▶ [Data excerpt]
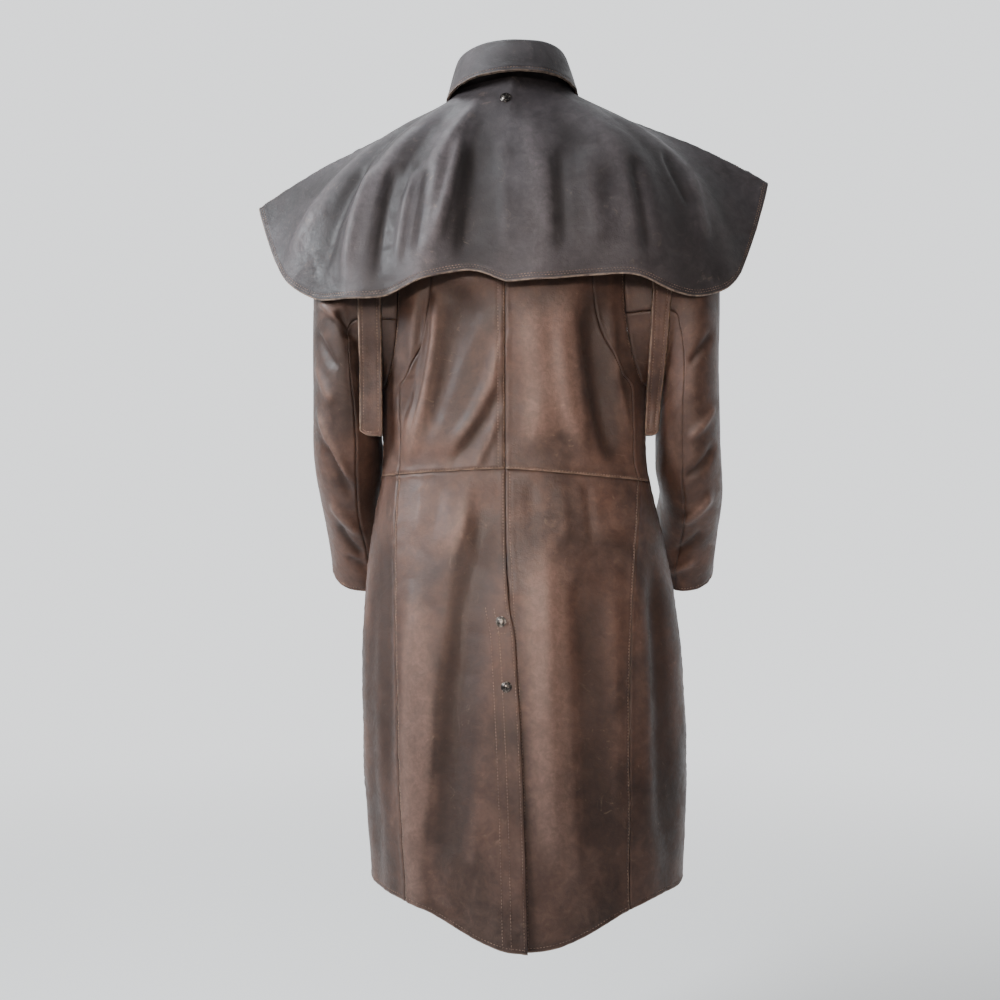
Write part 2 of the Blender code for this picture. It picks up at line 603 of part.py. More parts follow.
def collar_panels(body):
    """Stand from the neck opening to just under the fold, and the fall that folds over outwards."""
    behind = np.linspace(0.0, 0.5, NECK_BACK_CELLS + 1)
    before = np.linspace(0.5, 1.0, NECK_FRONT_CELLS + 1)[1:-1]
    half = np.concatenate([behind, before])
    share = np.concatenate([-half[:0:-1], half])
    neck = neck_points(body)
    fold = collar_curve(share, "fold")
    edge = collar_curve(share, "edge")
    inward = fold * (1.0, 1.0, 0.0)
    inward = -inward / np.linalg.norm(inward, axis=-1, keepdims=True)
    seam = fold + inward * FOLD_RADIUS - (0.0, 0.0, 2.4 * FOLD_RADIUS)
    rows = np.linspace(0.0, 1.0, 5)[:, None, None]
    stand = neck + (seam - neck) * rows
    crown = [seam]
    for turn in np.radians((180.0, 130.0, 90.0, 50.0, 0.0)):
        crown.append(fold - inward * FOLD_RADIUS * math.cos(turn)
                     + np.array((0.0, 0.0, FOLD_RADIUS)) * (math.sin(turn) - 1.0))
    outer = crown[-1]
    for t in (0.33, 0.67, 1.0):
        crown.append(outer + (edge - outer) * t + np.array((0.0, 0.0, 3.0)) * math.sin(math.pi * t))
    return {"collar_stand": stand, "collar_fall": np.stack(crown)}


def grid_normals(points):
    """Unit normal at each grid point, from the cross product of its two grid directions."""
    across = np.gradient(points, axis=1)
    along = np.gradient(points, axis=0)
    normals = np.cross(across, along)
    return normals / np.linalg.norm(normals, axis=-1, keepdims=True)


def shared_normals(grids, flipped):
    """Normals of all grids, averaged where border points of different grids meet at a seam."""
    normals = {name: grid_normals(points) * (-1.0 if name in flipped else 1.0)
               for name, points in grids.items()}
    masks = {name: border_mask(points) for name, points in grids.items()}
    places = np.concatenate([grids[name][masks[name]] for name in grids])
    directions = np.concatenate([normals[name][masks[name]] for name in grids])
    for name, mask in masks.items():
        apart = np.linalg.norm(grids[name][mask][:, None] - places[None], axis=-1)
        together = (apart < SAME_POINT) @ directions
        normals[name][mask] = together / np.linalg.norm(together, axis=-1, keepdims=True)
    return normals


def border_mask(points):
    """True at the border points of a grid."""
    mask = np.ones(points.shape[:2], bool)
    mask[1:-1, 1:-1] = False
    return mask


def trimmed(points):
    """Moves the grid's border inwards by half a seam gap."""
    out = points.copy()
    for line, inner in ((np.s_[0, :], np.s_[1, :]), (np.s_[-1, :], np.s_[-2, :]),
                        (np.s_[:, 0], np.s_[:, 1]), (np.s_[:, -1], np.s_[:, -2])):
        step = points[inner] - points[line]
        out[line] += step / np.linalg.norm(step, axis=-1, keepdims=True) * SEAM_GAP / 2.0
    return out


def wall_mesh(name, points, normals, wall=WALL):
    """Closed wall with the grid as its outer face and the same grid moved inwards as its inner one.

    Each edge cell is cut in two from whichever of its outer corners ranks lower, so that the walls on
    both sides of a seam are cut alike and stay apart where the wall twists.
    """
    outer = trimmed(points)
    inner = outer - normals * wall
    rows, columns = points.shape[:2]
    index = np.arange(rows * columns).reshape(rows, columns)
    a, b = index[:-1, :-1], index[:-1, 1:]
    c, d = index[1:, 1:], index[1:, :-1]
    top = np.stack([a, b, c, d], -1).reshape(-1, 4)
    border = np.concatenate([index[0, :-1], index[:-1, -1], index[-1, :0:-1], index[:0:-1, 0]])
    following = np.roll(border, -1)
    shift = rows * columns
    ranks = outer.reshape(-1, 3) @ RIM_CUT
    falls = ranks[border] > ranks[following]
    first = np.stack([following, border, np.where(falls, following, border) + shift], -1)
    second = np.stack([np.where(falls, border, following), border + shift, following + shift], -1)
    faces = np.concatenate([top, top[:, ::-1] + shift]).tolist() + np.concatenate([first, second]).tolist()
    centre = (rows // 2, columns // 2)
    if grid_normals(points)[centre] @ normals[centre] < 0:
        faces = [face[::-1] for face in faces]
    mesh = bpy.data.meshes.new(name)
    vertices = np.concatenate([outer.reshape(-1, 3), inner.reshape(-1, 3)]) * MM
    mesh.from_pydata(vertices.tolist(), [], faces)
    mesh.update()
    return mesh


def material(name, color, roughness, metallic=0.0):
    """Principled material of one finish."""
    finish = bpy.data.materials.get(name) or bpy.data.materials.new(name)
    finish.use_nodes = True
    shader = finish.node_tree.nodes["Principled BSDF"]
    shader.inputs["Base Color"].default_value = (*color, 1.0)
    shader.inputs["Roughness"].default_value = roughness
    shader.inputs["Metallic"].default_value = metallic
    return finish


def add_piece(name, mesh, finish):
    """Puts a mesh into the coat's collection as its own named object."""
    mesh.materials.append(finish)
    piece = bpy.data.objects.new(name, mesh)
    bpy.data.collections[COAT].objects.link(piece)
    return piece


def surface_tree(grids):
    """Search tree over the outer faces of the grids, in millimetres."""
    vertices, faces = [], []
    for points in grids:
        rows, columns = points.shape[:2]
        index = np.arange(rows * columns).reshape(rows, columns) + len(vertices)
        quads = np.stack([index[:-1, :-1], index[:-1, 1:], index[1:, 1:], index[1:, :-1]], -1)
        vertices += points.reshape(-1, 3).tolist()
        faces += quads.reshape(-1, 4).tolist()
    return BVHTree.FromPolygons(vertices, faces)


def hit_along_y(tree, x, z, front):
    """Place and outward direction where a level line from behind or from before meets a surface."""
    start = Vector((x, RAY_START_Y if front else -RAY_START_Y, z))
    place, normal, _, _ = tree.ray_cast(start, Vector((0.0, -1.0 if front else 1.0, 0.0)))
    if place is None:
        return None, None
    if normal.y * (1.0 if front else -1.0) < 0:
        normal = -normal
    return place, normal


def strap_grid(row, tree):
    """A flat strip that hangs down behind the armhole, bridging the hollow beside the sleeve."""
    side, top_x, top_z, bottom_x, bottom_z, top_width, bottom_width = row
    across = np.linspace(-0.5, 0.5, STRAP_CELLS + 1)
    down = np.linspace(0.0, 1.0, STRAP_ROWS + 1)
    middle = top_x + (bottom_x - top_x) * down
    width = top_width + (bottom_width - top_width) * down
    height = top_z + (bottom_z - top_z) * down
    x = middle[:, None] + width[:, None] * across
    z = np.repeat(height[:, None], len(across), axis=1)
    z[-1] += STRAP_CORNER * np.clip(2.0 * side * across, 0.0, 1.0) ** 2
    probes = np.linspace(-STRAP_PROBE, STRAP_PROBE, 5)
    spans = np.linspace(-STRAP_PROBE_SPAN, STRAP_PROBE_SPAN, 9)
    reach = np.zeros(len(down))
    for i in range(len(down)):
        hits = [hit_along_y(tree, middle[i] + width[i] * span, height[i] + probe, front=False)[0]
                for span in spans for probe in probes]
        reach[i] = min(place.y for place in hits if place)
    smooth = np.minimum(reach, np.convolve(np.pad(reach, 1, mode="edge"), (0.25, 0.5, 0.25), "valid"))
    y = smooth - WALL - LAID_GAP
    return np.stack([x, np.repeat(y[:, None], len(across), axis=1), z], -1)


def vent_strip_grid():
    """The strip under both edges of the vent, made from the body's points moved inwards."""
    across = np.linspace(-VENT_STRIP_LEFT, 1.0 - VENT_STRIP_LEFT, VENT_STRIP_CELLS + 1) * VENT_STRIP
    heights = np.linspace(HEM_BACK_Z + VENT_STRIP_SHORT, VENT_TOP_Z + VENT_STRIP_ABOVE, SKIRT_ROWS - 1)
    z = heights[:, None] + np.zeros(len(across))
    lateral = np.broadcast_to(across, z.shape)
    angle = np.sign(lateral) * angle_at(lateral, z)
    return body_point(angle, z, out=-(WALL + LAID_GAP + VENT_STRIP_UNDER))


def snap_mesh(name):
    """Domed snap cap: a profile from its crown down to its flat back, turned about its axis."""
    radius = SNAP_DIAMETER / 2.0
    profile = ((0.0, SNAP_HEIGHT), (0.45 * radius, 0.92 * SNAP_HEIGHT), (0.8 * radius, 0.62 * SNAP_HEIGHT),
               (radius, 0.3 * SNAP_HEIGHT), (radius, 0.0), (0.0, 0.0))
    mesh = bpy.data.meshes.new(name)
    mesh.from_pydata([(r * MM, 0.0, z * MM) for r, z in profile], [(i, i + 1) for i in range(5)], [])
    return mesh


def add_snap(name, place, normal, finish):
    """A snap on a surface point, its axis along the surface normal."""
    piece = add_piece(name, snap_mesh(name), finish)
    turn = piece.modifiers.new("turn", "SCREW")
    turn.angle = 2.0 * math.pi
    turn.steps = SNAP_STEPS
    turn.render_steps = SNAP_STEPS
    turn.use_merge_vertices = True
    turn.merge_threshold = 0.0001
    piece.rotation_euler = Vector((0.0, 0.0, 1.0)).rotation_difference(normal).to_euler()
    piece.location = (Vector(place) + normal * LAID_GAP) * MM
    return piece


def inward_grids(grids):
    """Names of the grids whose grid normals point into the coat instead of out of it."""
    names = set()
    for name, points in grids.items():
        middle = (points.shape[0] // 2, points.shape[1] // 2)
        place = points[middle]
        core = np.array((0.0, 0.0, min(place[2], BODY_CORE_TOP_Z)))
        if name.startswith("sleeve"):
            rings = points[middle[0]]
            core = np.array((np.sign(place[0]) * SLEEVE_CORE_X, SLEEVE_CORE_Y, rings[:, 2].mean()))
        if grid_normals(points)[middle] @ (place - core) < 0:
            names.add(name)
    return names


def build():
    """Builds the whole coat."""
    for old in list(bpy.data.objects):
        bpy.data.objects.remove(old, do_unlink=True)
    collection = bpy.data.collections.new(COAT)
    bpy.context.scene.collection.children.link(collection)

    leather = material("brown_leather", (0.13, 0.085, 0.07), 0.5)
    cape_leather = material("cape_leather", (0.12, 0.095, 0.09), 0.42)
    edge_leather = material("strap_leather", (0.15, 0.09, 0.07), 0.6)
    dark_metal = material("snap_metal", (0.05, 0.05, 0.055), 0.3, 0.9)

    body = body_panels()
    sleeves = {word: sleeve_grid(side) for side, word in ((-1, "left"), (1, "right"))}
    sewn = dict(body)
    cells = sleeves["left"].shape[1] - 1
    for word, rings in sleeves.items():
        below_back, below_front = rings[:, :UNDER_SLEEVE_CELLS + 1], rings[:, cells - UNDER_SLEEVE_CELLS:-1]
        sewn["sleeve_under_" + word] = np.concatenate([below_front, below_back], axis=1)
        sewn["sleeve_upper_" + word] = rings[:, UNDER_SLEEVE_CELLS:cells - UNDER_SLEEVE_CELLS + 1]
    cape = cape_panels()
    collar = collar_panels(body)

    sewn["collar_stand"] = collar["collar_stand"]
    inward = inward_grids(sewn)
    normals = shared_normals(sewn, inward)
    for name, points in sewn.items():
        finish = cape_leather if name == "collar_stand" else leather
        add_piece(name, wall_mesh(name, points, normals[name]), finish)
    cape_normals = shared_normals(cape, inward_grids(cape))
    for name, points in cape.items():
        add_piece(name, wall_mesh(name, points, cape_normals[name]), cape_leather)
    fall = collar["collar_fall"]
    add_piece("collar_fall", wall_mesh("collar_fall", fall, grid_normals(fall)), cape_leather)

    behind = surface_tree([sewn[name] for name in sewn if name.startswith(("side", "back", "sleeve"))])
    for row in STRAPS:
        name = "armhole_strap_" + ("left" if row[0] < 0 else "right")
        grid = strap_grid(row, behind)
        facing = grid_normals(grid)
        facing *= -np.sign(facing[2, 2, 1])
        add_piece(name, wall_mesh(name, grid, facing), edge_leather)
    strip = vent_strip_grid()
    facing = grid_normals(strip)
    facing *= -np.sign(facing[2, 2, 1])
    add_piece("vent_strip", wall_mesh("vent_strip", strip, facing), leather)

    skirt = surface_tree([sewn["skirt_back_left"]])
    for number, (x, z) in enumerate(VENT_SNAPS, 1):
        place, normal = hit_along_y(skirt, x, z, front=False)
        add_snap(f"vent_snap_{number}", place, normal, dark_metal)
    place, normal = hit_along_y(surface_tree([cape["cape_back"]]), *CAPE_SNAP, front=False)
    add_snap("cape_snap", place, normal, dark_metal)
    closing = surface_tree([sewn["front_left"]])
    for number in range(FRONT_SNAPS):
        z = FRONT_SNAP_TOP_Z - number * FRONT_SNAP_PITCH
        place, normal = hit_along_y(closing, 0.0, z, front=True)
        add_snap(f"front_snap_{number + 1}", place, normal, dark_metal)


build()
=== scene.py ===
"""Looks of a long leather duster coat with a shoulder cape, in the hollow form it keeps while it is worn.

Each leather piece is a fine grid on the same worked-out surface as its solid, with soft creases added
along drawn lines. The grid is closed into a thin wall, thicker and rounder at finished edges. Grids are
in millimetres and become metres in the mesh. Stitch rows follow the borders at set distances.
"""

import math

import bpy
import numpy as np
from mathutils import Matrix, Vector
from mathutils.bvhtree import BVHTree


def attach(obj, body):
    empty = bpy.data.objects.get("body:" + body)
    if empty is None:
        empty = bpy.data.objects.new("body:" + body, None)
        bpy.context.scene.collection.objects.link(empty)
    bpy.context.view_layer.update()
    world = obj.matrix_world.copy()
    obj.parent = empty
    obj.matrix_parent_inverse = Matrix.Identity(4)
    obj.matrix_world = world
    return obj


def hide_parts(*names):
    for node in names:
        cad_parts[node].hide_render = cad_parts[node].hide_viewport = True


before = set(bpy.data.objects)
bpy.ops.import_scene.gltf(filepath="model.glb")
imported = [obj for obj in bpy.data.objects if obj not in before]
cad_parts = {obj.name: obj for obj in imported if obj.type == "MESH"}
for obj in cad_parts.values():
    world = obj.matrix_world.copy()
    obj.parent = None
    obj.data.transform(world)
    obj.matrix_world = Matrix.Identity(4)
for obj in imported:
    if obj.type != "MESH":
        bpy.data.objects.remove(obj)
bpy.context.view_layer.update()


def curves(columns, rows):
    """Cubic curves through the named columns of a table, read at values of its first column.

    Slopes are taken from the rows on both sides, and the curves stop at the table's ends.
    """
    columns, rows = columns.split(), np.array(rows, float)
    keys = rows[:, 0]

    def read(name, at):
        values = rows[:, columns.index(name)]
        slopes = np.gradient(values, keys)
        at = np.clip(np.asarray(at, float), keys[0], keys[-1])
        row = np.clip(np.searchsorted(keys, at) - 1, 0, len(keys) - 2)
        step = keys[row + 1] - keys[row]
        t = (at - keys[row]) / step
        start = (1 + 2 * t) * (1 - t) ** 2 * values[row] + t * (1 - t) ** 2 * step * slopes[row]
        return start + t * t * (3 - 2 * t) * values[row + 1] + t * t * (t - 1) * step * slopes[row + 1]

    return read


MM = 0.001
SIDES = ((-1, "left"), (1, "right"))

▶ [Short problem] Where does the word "context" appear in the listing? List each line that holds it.

▶ [Answer below]
    bpy.context.scene.collection.children.link(collection)
        bpy.context.scene.collection.objects.link(empty)
    bpy.context.view_layer.update()
bpy.context.view_layer.update()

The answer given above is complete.